RASP (Runtime Application Self-Protection)

Traditional hardening (obfuscation, certificate pinning, jailbreak detection) is applied at build time. RASP goes further by monitoring the app at runtime and reacting to threats as they happen: detecting code injection, hooking attempts, debugger attachment, and environment tampering in real time. If you handle sensitive financial, health or personal data, RASP should be part of your security stack. Solutions like Appdome, Promon and Guardsquare's offerings provide RASP capabilities across both iOS and Android.

API security

Modern mobile apps are often thin clients that depend heavily on backend APIs. This means the API layer is a major attack surface. Insecure API endpoints, broken authentication, and excessive data exposure are consistently among the top mobile risks. Always enforce authentication and authorisation on the server side — never trust the client.

AI-powered threats

Attackers are increasingly using AI to automate vulnerability discovery, generate exploit code, and craft convincing phishing attacks.
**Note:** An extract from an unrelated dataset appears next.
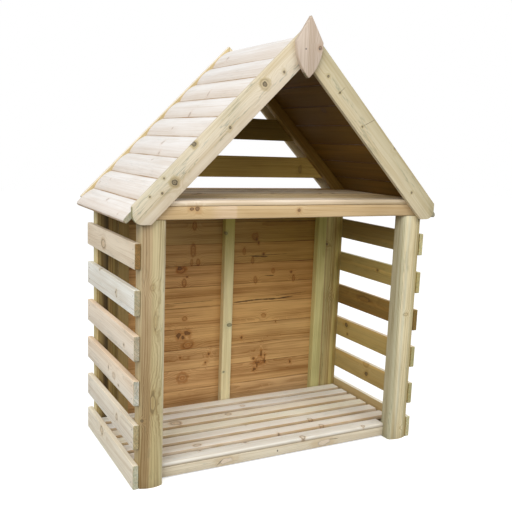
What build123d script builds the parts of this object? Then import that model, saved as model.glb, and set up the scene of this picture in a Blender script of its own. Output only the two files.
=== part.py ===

The barrier to entry for sophisticated attacks is dropping. On the defensive side, AI-driven security scanning can help you find issues before attackers do — but the arms race is real and accelerating.

Final word

Even combining every technique described above does not guarantee your data is safe. It prolongs and complicates the process of attacking your app. There is no way to make a mobile app as secure as a well-hardened server. The goal is defence in depth: layer multiple protections so that defeating one does not compromise the whole system.

When you detect an attack, clear sensitive data immediately and keep the attacker convinced they are still making progress. And remember that security is not a one-time task. Continuously test your app with updated tools and techniques, monitor the OWASP Mobile Top 10 for emerging risks, and treat security as an ongoing part of your development lifecycle, not a checkbox.